• **Exercise objective**: Print the records below exactly as they appear.

Start Provided records

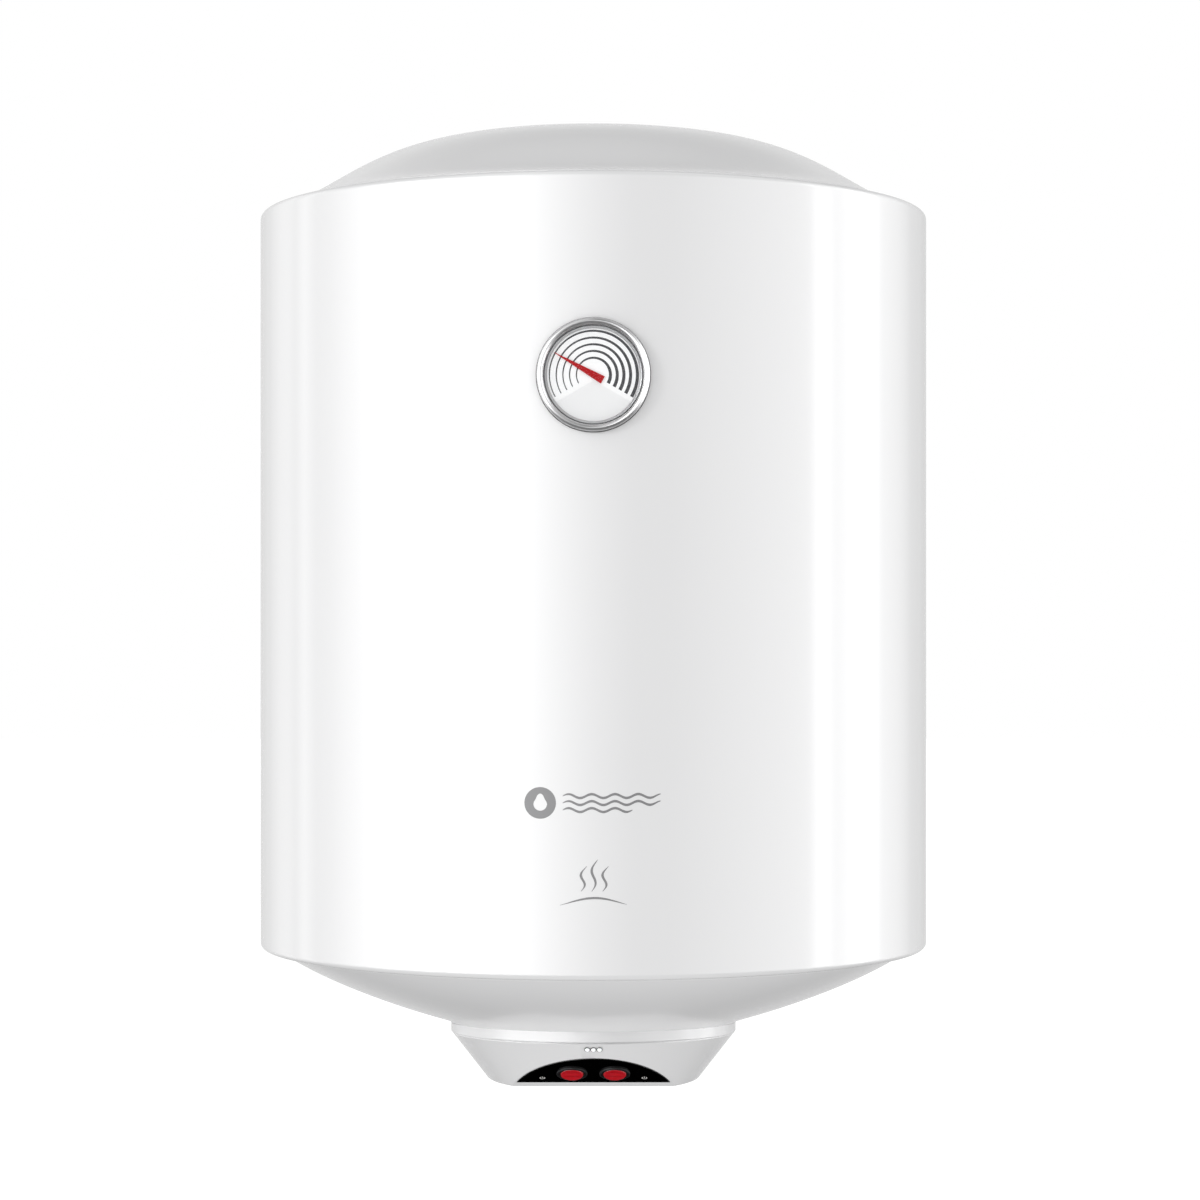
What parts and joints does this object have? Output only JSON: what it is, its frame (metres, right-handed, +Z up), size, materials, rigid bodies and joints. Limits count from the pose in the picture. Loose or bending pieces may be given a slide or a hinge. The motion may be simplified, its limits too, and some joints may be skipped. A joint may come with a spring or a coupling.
{
  "type": "electric storage water heater",
  "caption": "Wall-hung round white electric storage water heater with domed ends, a dial thermometer, and a switch panel in a bowl underneath.",
  "frame": {"origin": "centre of the wall bracket's rear face, on the wall plane", "axes": "+Z up along the heater's axis, +Y out of the rear face into the wall, so the front faces -Y; +X to the right seen from the front"},
  "size_m": [0.445, 0.4672, 0.6246],
  "materials": {
    "white_enamel": "gloss white stoved enamel",
    "white_plastic": "gloss white moulded plastic",
    "dial_white": "matt white",
    "black_gloss": "gloss black",
    "red_lamp": "gloss translucent red",
    "clear_plastic": "clear, polished",
    "chrome": "bright plated",
    "steel": "plain satin",
    "brass": "plain satin",
    "foam": "cut rigid foam",
    "rubber": "matt black",
    "magnesium": "dull cast light alloy",
    "blue_plastic": "satin blue",
    "red_plastic": "satin red",
    "grey_plastic": "satin grey"
  },
  "bodies": {
    "heater": {"anode_nut": "brass", "anode_rod": "magnesium", "anode_stud": "steel", "bimetal_coil": "brass", "bottom_cover": "white_plastic", "bracket_leg_left": "steel", "bracket_leg_right": "steel", "cold_inlet_nipple": "steel", "cold_inlet_ring": "blue_plastic", "control_housing": "white_plastic", "cord_gland": "grey_plastic", "cord_gland_nut": "grey_plastic", "dial_ring": "chrome", "flange_bolt_1": "steel", "flange_bolt_2": "steel", "flange_bolt_3": "steel", "flange_bolt_4": "steel", "flange_bolt_5": "steel", "flange_collar": "steel", "flange_gasket": "rubber", "flange_plate": "steel", "foam_insulation": "foam", "heating_element_long": "steel", "heating_element_short": "steel", "hot_outlet_nipple": "steel", "hot_outlet_ring": "red_plastic", "hot_outlet_riser": "steel", "housing_screw_1": "steel", "housing_screw_2": "steel", "indicator_lens_left": "clear_plastic", "indicator_lens_middle": "clear_plastic", "indicator_lens_right": "clear_plastic", "inlet_diffuser": "dial_white", "inner_tank": "steel", "left_switch_body": "black_gloss", "outer_shell": "white_enamel", "right_switch_body": "black_gloss", "switch_panel": "black_gloss", "terminal_block": "grey_plastic", "thermometer_bezel": "chrome", "thermometer_case": "grey_plastic", "thermometer_dial": "dial_white", "thermometer_lens": "clear_plastic", "thermometer_stem": "brass", "thermostat_body": "grey_plastic", "thermostat_pocket": "steel", "thermostat_probe": "brass", "top_cover": "white_plastic", "wall_bracket": "white_enamel", "wall_buffer": "rubber", "wall_buffer_stud": "steel"},
    "needle": {"thermometer_needle": "red_plastic"},
    "left_rocker": {"left_rocker": "red_lamp"},
    "right_rocker": {"right_rocker": "red_lamp"},
    "thermostat_spindle": {"thermostat_spindle": "dial_white"},
    "reset_button": {"cutout_reset_button": "red_plastic"}
  },
  "joints": [
    {"name": "thermometer_needle_turn", "type": "hinge", "parent": "heater", "child": "needle", "pos_m": [0, -0.461, -0.0055], "axis": [0, -1, 0], "range_deg": [-180.5, 59.5], "stiffness_Nm_per_rad": 0.0005},
    {"name": "left_rocker_tip", "type": "hinge", "parent": "heater", "child": "left_rocker", "pos_m": [-0.0138, -0.32337, -0.44347], "axis": [1, 0, 0], "range_deg": [0, 10]},
    {"name": "right_rocker_tip", "type": "hinge", "parent": "heater", "child": "right_rocker", "pos_m": [0.0138, -0.32337, -0.44347], "axis": [1, 0, 0], "range_deg": [0, 10]},
    {"name": "thermostat_spindle_turn", "type": "hinge", "parent": "heater", "child": "thermostat_spindle", "pos_m": [0.0206, -0.2385, -0.3701], "axis": [0, 0, -1], "range_deg": [0, 270]},
    {"name": "cutout_reset_press", "type": "slide", "parent": "heater", "child": "reset_button", "axis": [0, 0, 1], "range_m": [0, 0.0015], "stiffness_N_per_m": 400}
  ]
}
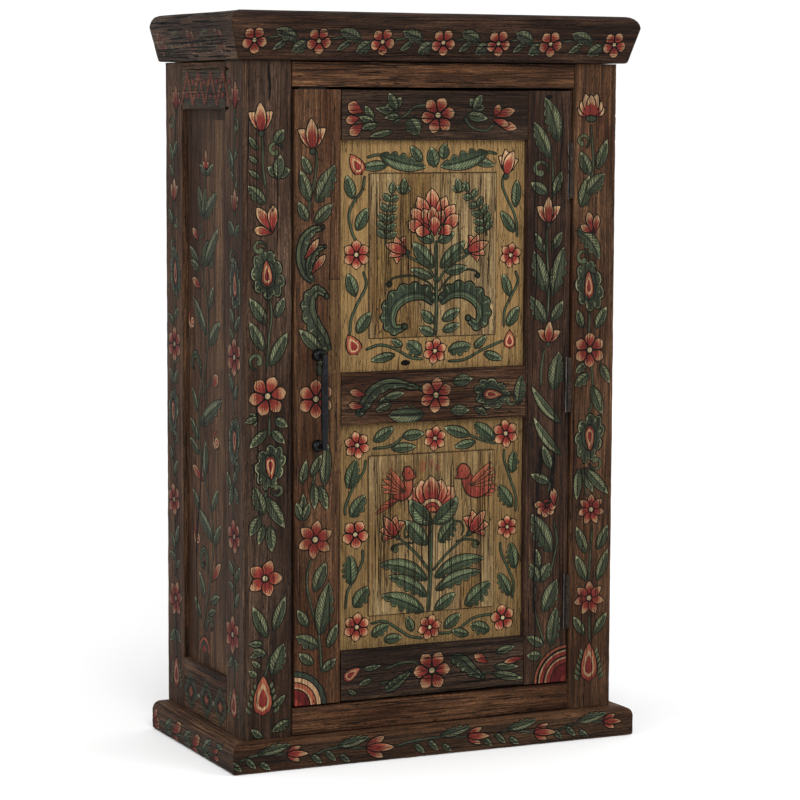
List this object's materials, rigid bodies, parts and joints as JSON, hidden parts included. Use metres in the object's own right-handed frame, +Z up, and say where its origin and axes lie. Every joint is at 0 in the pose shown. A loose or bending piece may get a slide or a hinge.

End Provided records

• **Solution to the problem**:
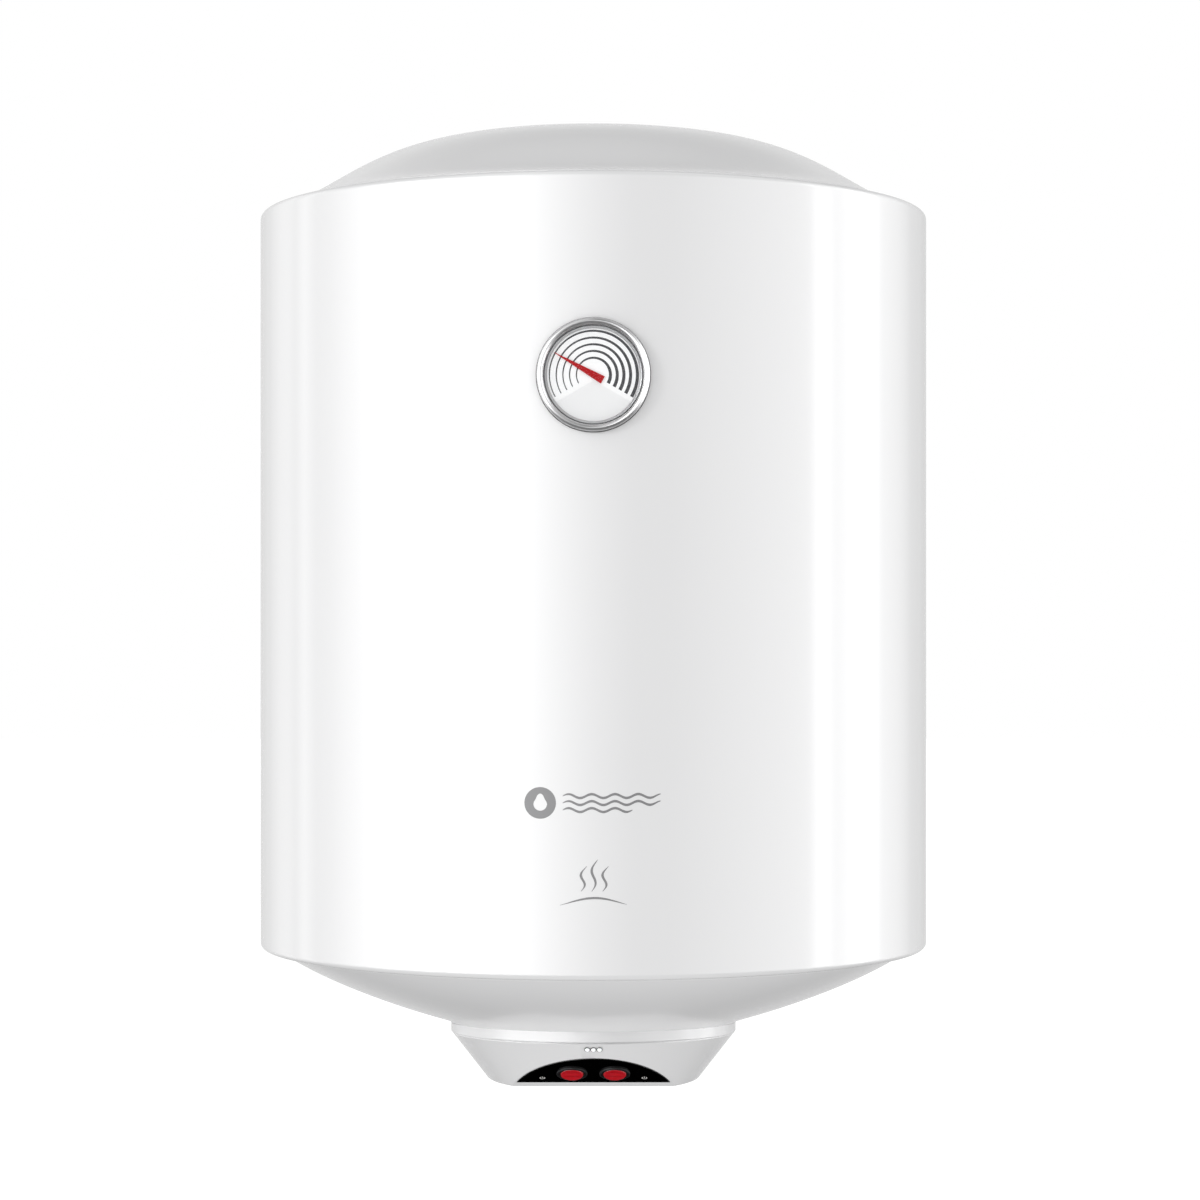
What parts and joints does this object have? Output only JSON: what it is, its frame (metres, right-handed, +Z up), size, materials, rigid bodies and joints. Limits count from the pose in the picture. Loose or bending pieces may be given a slide or a hinge. The motion may be simplified, its limits too, and some joints may be skipped. A joint may come with a spring or a coupling.
{
  "type": "electric storage water heater",
  "caption": "Wall-hung round white electric storage water heater with domed ends, a dial thermometer, and a switch panel in a bowl underneath.",
  "frame": {"origin": "centre of the wall bracket's rear face, on the wall plane", "axes": "+Z up along the heater's axis, +Y out of the rear face into the wall, so the front faces -Y; +X to the right seen from the front"},
  "size_m": [0.445, 0.4672, 0.6246],
  "materials": {
    "white_enamel": "gloss white stoved enamel",
    "white_plastic": "gloss white moulded plastic",
    "dial_white": "matt white",
    "black_gloss": "gloss black",
    "red_lamp": "gloss translucent red",
    "clear_plastic": "clear, polished",
    "chrome": "bright plated",
    "steel": "plain satin",
    "brass": "plain satin",
    "foam": "cut rigid foam",
    "rubber": "matt black",
    "magnesium": "dull cast light alloy",
    "blue_plastic": "satin blue",
    "red_plastic": "satin red",
    "grey_plastic": "satin grey"
  },
  "bodies": {
    "heater": {"anode_nut": "brass", "anode_rod": "magnesium", "anode_stud": "steel", "bimetal_coil": "brass", "bottom_cover": "white_plastic", "bracket_leg_left": "steel", "bracket_leg_right": "steel", "cold_inlet_nipple": "steel", "cold_inlet_ring": "blue_plastic", "control_housing": "white_plastic", "cord_gland": "grey_plastic", "cord_gland_nut": "grey_plastic", "dial_ring": "chrome", "flange_bolt_1": "steel", "flange_bolt_2": "steel", "flange_bolt_3": "steel", "flange_bolt_4": "steel", "flange_bolt_5": "steel", "flange_collar": "steel", "flange_gasket": "rubber", "flange_plate": "steel", "foam_insulation": "foam", "heating_element_long": "steel", "heating_element_short": "steel", "hot_outlet_nipple": "steel", "hot_outlet_ring": "red_plastic", "hot_outlet_riser": "steel", "housing_screw_1": "steel", "housing_screw_2": "steel", "indicator_lens_left": "clear_plastic", "indicator_lens_middle": "clear_plastic", "indicator_lens_right": "clear_plastic", "inlet_diffuser": "dial_white", "inner_tank": "steel", "left_switch_body": "black_gloss", "outer_shell": "white_enamel", "right_switch_body": "black_gloss", "switch_panel": "black_gloss", "terminal_block": "grey_plastic", "thermometer_bezel": "chrome", "thermometer_case": "grey_plastic", "thermometer_dial": "dial_white", "thermometer_lens": "clear_plastic", "thermometer_stem": "brass", "thermostat_body": "grey_plastic", "thermostat_pocket": "steel", "thermostat_probe": "brass", "top_cover": "white_plastic", "wall_bracket": "white_enamel", "wall_buffer": "rubber", "wall_buffer_stud": "steel"},
    "needle": {"thermometer_needle": "red_plastic"},
    "left_rocker": {"left_rocker": "red_lamp"},
    "right_rocker": {"right_rocker": "red_lamp"},
    "thermostat_spindle": {"thermostat_spindle": "dial_white"},
    "reset_button": {"cutout_reset_button": "red_plastic"}
  },
  "joints": [
    {"name": "thermometer_needle_turn", "type": "hinge", "parent": "heater", "child": "needle", "pos_m": [0, -0.461, -0.0055], "axis": [0, -1, 0], "range_deg": [-180.5, 59.5], "stiffness_Nm_per_rad": 0.0005},
    {"name": "left_rocker_tip", "type": "hinge", "parent": "heater", "child": "left_rocker", "pos_m": [-0.0138, -0.32337, -0.44347], "axis": [1, 0, 0], "range_deg": [0, 10]},
    {"name": "right_rocker_tip", "type": "hinge", "parent": "heater", "child": "right_rocker", "pos_m": [0.0138, -0.32337, -0.44347], "axis": [1, 0, 0], "range_deg": [0, 10]},
    {"name": "thermostat_spindle_turn", "type": "hinge", "parent": "heater", "child": "thermostat_spindle", "pos_m": [0.0206, -0.2385, -0.3701], "axis": [0, 0, -1], "range_deg": [0, 270]},
    {"name": "cutout_reset_press", "type": "slide", "parent": "heater", "child": "reset_button", "axis": [0, 0, 1], "range_m": [0, 0.0015], "stiffness_N_per_m": 400}
  ]
}
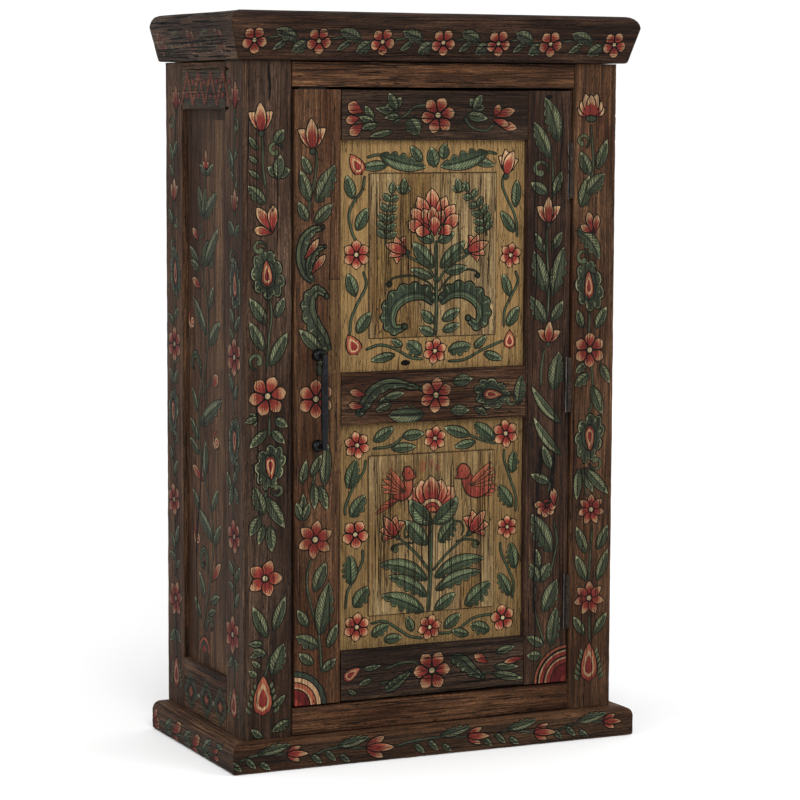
List this object's materials, rigid bodies, parts and joints as JSON, hidden parts included. Use metres in the object's own right-handed frame, +Z up, and say where its origin and axes lie. Every joint is at 0 in the pose shown. A loose or bending piece may get a slide or a hinge.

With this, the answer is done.